Meta's stock jumped on the news. Wall Street sees this as a signal of discipline and focus. Call it Part Two of the "Year of Efficiency." For years, Reality Labs' losses have been a shadow, while its core "Family of Apps" business has remained strong.
🔪 Horizon is on the chopping block
The company isn't exiting hardware entirely. Instead, this is a "surgical" strike on the software supporting the metaverse vision.
- Target: Cuts will reportedly focus heavily on Meta's virtual social platform Horizon Worlds and VR division (Quest).
Timeline: Layoffs could happen as early as January next year as part of the 2026 budget planning cycle.

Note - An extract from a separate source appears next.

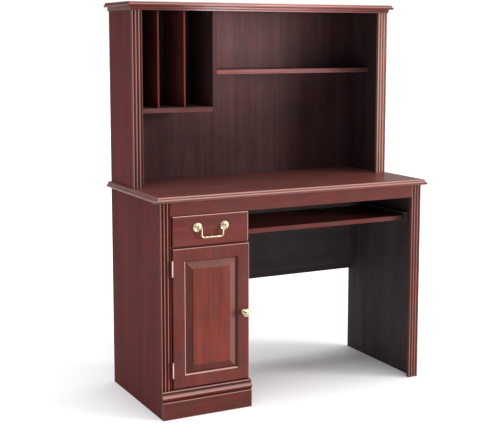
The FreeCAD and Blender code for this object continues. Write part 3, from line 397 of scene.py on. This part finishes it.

Meta spent billions fighting a platform war no one responded to. With metaverse adoption still limited to gaming and rivals like Apple and Google fully pivoting to AI and spatial computing, that "existential threat" is gone. Zuckerberg is realizing he's essentially racing himself—which gives him room to slow down.
To be sure, Zuckerberg remains focused on hardware. He just poached Apple's longtime VP of human interface design, Alan Dye, to lead a new creative studio at Reality Labs. Dye spearheaded the interfaces for Apple Watch and Vision Pro. His hiring signals Meta is now serious about building hardware people actually want to wear.
🔄 From "Metaverse First" to "AI First"
Analysts have described Reality Labs as a "leaky bucket." By capping metaverse spending, Zuckerberg can reallocate capital to the real battleground: generative AI and smart glasses (hardware that's actually gaining traction).
For context, since its October 2023 launch, Meta and EssilorLuxottica's Ray-Ban Meta AI smart glasses have sold over 2 million units. The company is on track to ramp annual production to 10 million by late 2026 to meet demand.
Zuckerberg has hinted that the "Family of Apps vs. Reality Labs" reporting structure is becoming outdated.
"Over time, we may need to find better ways to articulate the value being created in these two segments, so it doesn't just look like as our glasses ecosystem scales, our hardware costs go up, but all the value accrues to the other segment."
A potential reorg in fiscal 2026 could blur those lines—and neatly bury standalone "metaverse" losses under a broader "AI infrastructure" cost center.
The bottom line: Facebook's late-2021 rebrand to Meta was about declaring the future. In 2025, these cuts declare reality. By scaling back metaverse ambitions, Zuckerberg admits the vision remains—but the timeline was wrong. Meta is now effectively an AI company that also sells headsets. Investors are cheering.